We get it, cute guy on the subway. You’re cute. You and your adorable loafers, scarf and jacket, which make me assume you’re either a witty copywriter at a hip ad agency like some modern day Don Draper minus the penchant for misogyny or you’re a documentary filmmaker on your way to a brainstorming session with other cute boys in loafers – EITHER way – you had eye sex with me. Don’t think I didn’t notice. For five subway stops we made love with our retinas and then you suddenly get off at the next stop and walk away like nothing happened? Do you think because you’re cute, you can get away with this? Because WE GET IT. You’re alarmingly cute.
We get it, everyone from high school on Facebook. You’re getting married. Congrats on finding a reasonably priced photographer to take horribly cheesy and awkward engagement photos that involve turtlenecks and a forced intimacy that will be the epitome of your 8-9 year marriage. And thanks for choosing the picture of you two tenderly kissing and grasping hands in a way that conveniently shows off your underwhelming engagement ring as your profile picture. You’ve found someone that wants to sleep with you for a sustained period of time and put up with your bullshit and debilitating insecurity, WE GET IT.

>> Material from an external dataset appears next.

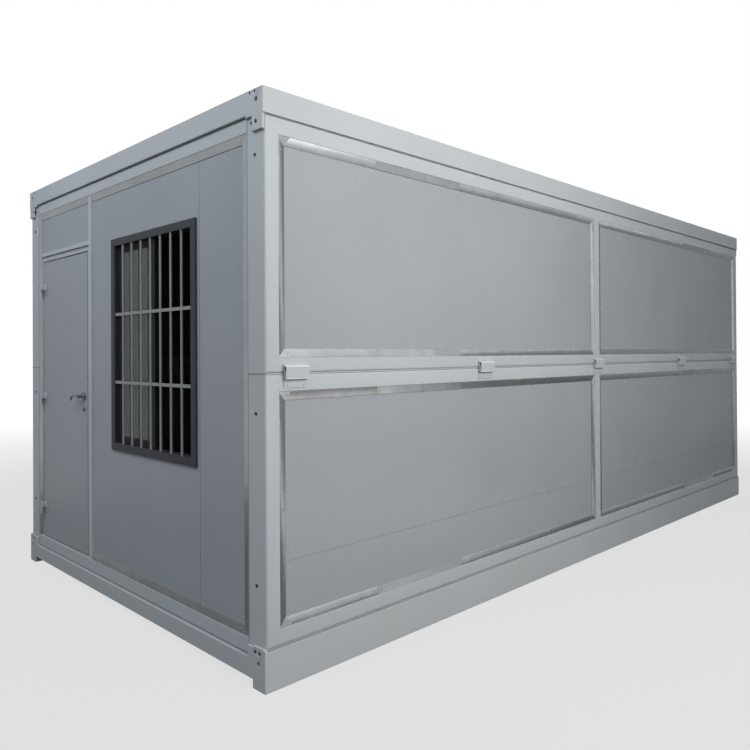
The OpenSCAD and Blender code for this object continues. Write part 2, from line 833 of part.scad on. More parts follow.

We get it, skinny bitch. You’re skinny, so you can wear leggings as pants and almost get away with it because you don’t need to find a tunic that is long enough to cover your rotund and omnipresent ass. Then you can go get poutine for lunch and giggle while melted cheese hangs from your lower lip and still manage to somehow look pretty in the process. You know how badly I want poutine for lunch? DO YOU EVEN KNOW. HOW BADLY. I WANT. But for some reason the Gods blessed you with the metabolism of teenage boy, so you can eat poutine for lunch to your heart’s content because you’re just always skinny. WE GET IT.